The molecular biology of ERMS has been studied, making immunotherapy possible. Proteins encoded by specific genes within tumor cells are presented on the cell surface as peptides, and this specific encoded protein can be a target for cytotoxic T cell action. For example, peptides of the mutant p53 protein product have been found to be specifically recognized by cytotoxic T cells, and this approach has been applied in the immunotherapy of children with alveolar rhabdomyosarcoma [24]. mi-63 is an effective therapeutic factor for ERMS expressing wild-type P53 protein and has been shown to have a coordinated effect with doxorubicin [25]. Genetic analysis suggests that the expression of epidermal growth factor receptor (VEGFR) is significantly higher in ERMS than in ARMS, and in vitro studies have demonstrated that its specific antibody Cetuximab binds ERMS in tumor cell lines and can be detected by flow cytometry. Thus, such antibodies would provide less cytotoxic immunotherapy for ERMS and could be used in the treatment of drug-resistant ERMS [26].Seitz G et al. found that multiple resistance mechanisms in rhabdomyosarcoma are mediated through genes and proteins of the GST family. Reversal of these effects may be obtained through partial GST suppressors. Thus, the GST family offers a promising target for drug-resistant treatment strategies in pediatric RMS [27].
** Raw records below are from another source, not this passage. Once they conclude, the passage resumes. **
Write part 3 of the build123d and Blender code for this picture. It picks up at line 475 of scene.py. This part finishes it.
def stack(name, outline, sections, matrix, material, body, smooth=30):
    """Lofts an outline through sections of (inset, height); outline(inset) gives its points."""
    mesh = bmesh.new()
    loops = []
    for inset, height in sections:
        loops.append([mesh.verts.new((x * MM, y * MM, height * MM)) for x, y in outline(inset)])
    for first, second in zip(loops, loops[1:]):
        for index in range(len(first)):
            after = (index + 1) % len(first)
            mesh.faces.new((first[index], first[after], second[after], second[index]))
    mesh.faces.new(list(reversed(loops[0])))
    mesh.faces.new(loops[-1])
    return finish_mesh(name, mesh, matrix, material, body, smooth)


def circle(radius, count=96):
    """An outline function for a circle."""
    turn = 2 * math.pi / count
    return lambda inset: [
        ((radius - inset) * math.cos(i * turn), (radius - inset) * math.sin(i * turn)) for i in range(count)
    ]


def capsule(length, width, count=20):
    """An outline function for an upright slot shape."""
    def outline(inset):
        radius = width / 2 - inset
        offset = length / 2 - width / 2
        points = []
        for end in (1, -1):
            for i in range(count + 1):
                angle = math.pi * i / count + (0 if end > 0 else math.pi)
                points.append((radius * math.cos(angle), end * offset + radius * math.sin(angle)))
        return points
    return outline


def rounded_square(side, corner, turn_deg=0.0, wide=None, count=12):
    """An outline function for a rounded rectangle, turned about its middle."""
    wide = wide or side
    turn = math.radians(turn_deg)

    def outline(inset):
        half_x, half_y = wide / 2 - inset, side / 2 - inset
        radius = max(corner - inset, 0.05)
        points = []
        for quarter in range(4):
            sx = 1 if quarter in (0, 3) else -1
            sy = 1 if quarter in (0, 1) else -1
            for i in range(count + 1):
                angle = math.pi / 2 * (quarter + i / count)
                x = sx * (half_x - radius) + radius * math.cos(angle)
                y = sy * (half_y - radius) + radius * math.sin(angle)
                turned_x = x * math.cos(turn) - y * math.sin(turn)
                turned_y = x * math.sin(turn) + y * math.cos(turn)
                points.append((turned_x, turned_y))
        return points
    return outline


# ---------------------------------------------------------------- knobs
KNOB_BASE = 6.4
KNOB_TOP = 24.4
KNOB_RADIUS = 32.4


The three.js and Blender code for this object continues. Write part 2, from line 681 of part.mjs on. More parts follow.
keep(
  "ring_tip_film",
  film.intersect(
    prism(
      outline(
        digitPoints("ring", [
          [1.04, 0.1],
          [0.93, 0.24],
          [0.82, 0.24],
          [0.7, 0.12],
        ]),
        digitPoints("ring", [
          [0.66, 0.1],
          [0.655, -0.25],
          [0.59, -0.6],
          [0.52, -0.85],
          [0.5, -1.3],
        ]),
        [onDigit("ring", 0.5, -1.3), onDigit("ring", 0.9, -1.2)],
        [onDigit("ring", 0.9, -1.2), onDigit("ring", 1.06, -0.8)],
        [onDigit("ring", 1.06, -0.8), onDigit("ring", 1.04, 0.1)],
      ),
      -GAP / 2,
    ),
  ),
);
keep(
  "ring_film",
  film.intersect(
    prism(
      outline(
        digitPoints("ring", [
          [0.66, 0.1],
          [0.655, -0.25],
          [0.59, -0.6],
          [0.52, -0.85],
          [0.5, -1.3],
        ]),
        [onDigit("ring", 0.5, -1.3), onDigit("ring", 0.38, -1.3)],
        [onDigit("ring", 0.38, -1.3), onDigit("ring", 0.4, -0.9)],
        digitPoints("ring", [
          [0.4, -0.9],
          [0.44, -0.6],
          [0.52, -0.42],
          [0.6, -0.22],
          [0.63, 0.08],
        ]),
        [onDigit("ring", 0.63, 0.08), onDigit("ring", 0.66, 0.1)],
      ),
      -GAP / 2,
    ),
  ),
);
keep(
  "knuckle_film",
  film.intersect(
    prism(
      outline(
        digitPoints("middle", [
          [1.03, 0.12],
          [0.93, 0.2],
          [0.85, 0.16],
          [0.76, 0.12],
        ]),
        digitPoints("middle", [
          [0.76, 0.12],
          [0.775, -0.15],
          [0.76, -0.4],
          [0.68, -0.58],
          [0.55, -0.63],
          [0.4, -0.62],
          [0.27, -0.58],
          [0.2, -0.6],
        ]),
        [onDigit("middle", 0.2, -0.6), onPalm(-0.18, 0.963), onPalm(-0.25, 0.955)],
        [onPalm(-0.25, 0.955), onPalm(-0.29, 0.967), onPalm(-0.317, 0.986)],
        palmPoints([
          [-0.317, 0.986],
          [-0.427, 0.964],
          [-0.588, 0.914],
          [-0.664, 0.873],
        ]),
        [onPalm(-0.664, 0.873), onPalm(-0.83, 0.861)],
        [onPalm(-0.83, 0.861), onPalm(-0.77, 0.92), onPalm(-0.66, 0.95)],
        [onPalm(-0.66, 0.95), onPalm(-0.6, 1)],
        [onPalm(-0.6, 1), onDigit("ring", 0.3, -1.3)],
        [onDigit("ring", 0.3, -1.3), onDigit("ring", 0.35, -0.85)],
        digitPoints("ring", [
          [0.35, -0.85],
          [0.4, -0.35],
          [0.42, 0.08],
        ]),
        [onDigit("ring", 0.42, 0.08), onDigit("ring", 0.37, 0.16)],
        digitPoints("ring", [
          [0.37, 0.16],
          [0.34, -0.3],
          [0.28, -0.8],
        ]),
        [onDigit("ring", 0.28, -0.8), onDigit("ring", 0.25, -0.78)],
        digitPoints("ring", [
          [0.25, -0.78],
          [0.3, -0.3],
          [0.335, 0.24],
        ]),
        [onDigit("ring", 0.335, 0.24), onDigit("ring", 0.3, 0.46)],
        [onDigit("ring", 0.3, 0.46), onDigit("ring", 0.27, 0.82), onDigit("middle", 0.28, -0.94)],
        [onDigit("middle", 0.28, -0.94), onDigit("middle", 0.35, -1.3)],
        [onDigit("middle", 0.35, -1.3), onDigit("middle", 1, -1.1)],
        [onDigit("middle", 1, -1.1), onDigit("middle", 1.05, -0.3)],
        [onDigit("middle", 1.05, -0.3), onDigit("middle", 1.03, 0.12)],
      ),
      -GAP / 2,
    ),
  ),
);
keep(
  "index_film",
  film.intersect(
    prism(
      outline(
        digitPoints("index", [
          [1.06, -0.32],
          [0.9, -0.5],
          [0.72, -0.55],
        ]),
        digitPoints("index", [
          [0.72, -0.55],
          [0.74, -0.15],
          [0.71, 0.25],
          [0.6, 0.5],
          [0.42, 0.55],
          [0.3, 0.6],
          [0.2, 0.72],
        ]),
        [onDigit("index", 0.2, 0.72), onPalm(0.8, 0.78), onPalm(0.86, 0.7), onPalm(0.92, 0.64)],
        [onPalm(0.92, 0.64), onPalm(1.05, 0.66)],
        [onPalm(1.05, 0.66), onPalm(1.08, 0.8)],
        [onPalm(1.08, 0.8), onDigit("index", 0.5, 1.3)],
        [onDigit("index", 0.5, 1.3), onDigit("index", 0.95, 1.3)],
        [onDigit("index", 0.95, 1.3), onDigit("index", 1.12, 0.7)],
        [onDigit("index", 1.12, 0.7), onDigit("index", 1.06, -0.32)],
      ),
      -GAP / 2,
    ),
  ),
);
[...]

RMS is a malignant solid tumor with an overall poor prognosis. Studies have shown that the most common pediatric ERMS have a better prognosis than ARMS and PRMS. Embryonic histological typing, favorable tumor site, age less than 10 years and absence of distant metastases and surgical resection significantly improve survival [20]. molecular biology studies of RMS suggest a correlation between its molecular biology and clinical prognosis, therefore adenoviral vector-mediated gene therapy and immunotherapy would offer greater hope for children with rhabdomyosarcoma and improve their prognosis.